* _Short exercise_: Quote exactly the lines running from the line with "What parts and" to the end of the entries, including both, and nothing else.
==========
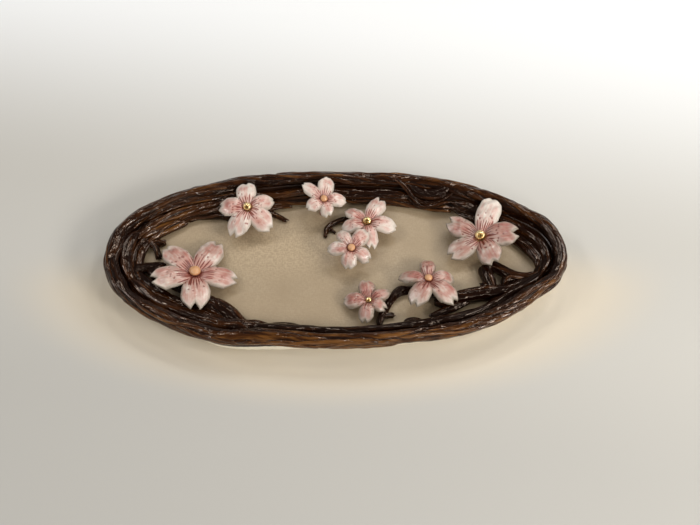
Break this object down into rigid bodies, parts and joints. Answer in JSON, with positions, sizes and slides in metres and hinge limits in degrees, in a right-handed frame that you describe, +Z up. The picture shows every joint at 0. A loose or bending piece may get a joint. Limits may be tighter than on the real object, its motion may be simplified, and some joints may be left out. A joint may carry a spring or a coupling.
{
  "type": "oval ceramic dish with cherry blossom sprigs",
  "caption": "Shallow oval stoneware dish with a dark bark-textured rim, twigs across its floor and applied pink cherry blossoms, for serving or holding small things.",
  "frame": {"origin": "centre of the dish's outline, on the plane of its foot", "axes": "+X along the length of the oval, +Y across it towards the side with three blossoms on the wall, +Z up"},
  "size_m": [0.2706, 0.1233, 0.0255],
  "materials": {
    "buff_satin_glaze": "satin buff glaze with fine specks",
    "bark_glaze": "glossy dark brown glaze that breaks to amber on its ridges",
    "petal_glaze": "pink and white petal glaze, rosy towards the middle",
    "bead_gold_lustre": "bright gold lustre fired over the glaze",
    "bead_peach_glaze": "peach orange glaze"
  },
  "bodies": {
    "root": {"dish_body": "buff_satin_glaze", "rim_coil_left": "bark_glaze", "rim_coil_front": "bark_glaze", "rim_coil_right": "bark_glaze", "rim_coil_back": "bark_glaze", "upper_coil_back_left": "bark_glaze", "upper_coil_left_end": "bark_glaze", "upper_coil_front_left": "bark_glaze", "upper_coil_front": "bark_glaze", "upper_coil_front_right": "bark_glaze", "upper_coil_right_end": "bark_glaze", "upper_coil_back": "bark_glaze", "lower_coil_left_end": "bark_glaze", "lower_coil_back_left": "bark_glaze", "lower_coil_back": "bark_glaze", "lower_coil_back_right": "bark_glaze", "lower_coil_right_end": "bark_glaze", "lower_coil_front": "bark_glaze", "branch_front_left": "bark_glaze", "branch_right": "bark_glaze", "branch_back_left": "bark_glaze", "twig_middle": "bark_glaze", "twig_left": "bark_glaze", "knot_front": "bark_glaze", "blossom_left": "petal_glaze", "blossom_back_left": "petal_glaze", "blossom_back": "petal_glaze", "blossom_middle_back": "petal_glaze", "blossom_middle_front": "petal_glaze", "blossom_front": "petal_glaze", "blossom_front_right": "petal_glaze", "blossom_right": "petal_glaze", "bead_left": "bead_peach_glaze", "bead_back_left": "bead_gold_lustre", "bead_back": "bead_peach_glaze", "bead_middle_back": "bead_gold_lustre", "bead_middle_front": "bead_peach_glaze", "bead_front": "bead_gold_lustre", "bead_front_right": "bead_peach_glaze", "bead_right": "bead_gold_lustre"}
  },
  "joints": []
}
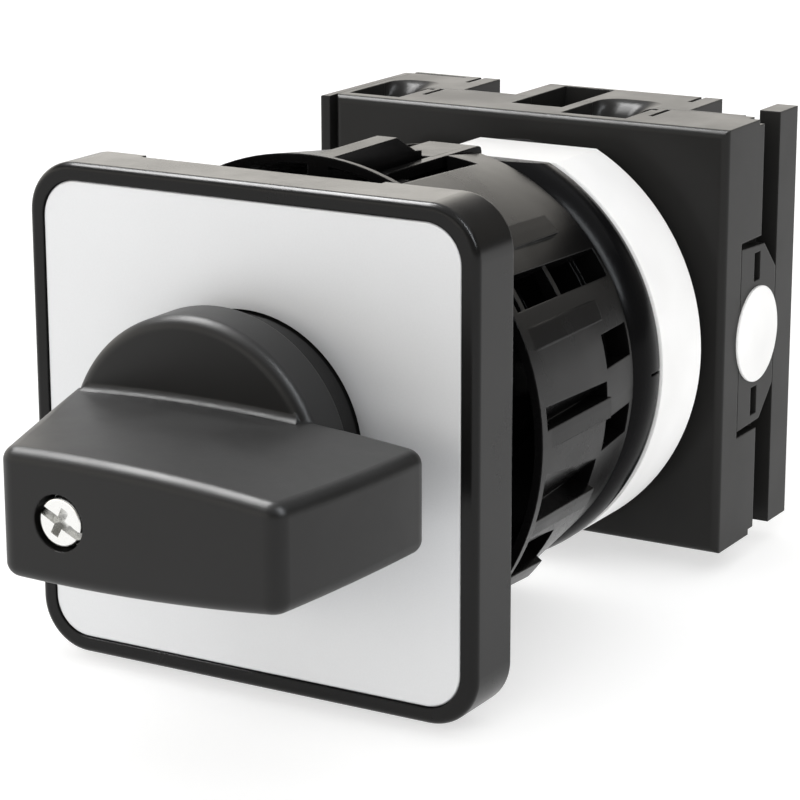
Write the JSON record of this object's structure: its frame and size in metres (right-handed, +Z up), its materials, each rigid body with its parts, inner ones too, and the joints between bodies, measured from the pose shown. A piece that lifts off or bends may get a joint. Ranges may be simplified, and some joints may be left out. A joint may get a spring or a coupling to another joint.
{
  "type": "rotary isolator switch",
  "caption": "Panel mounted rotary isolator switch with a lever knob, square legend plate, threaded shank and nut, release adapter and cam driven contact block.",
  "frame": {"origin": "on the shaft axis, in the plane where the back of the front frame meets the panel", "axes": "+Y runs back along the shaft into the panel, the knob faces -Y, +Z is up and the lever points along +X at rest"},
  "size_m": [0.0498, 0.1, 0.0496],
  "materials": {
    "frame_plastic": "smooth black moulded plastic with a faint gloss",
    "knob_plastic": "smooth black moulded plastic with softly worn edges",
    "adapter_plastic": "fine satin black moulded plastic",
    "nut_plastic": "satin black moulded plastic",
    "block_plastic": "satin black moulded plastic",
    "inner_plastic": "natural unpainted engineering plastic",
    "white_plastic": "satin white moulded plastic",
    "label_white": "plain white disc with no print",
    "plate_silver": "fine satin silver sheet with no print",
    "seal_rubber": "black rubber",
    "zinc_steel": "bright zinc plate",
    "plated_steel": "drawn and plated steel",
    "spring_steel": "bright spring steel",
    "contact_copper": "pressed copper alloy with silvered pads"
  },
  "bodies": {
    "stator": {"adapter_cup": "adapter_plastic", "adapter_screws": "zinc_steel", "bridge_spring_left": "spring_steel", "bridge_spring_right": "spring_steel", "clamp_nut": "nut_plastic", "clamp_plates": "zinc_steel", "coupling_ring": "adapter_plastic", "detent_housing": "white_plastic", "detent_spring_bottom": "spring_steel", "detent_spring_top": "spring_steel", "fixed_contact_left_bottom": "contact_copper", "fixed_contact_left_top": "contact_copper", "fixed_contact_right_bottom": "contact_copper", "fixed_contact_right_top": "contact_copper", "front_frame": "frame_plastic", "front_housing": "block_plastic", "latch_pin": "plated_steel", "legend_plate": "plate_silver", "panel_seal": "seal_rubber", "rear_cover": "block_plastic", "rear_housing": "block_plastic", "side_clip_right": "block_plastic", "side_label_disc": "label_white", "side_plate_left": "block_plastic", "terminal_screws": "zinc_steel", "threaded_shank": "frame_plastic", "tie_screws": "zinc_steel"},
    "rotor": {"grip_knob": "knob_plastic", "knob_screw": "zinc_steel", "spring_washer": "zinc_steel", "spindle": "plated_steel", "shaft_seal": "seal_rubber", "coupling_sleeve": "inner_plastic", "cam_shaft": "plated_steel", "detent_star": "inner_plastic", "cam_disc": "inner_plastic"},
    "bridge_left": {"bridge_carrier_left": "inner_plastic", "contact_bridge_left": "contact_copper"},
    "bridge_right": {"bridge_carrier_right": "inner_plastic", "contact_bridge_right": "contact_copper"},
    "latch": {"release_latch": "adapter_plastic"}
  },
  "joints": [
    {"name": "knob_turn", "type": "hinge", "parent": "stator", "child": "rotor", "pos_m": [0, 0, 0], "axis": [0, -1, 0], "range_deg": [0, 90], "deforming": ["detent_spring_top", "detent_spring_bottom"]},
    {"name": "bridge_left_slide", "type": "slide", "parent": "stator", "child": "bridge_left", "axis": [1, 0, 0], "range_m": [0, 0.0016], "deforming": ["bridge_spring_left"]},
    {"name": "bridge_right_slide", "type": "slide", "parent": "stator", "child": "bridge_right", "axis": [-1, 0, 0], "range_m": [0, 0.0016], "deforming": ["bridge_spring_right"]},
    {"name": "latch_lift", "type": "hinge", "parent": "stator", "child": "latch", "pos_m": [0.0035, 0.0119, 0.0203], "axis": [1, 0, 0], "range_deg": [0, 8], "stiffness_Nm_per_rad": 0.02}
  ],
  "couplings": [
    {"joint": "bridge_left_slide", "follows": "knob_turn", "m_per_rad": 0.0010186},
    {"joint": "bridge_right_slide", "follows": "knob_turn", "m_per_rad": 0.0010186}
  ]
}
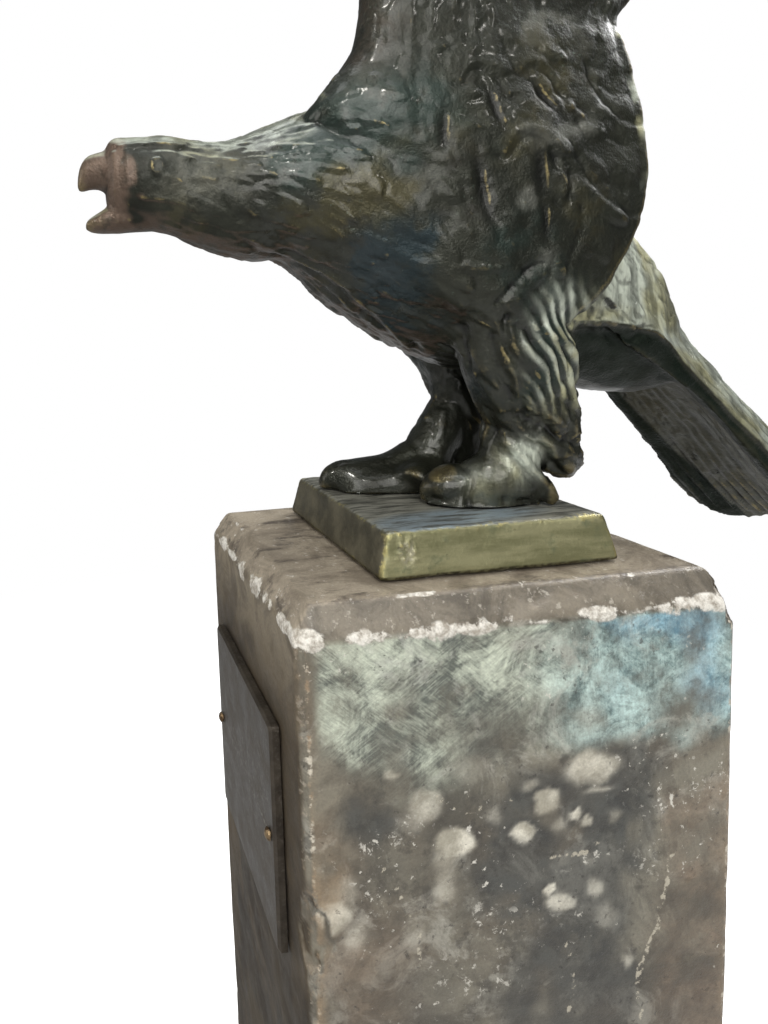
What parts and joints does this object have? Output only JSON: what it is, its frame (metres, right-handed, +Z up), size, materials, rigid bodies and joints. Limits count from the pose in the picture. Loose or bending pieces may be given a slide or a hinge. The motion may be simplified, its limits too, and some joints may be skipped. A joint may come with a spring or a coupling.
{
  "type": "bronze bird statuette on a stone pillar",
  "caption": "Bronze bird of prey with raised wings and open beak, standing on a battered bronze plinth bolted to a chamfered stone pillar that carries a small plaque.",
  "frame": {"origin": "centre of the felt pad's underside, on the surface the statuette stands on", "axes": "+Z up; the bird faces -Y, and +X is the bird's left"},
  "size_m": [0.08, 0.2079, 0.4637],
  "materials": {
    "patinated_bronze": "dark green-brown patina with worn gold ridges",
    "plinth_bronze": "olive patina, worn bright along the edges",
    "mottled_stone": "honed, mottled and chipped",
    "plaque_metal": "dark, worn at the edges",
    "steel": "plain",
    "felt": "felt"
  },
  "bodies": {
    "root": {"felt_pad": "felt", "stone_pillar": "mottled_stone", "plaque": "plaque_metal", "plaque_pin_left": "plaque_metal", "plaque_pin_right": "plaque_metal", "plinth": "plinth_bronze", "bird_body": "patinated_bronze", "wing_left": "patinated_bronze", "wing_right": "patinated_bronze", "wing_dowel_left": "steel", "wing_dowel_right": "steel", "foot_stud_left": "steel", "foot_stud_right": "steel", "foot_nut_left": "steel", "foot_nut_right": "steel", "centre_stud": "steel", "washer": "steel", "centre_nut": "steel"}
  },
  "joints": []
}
==========
* _Problem solution_:
What parts and joints does this object have? Output only JSON: what it is, its frame (metres, right-handed, +Z up), size, materials, rigid bodies and joints. Limits count from the pose in the picture. Loose or bending pieces may be given a slide or a hinge. The motion may be simplified, its limits too, and some joints may be skipped. A joint may come with a spring or a coupling.
{
  "type": "bronze bird statuette on a stone pillar",
  "caption": "Bronze bird of prey with raised wings and open beak, standing on a battered bronze plinth bolted to a chamfered stone pillar that carries a small plaque.",
  "frame": {"origin": "centre of the felt pad's underside, on the surface the statuette stands on", "axes": "+Z up; the bird faces -Y, and +X is the bird's left"},
  "size_m": [0.08, 0.2079, 0.4637],
  "materials": {
    "patinated_bronze": "dark green-brown patina with worn gold ridges",
    "plinth_bronze": "olive patina, worn bright along the edges",
    "mottled_stone": "honed, mottled and chipped",
    "plaque_metal": "dark, worn at the edges",
    "steel": "plain",
    "felt": "felt"
  },
  "bodies": {
    "root": {"felt_pad": "felt", "stone_pillar": "mottled_stone", "plaque": "plaque_metal", "plaque_pin_left": "plaque_metal", "plaque_pin_right": "plaque_metal", "plinth": "plinth_bronze", "bird_body": "patinated_bronze", "wing_left": "patinated_bronze", "wing_right": "patinated_bronze", "wing_dowel_left": "steel", "wing_dowel_right": "steel", "foot_stud_left": "steel", "foot_stud_right": "steel", "foot_nut_left": "steel", "foot_nut_right": "steel", "centre_stud": "steel", "washer": "steel", "centre_nut": "steel"}
  },
  "joints": []
}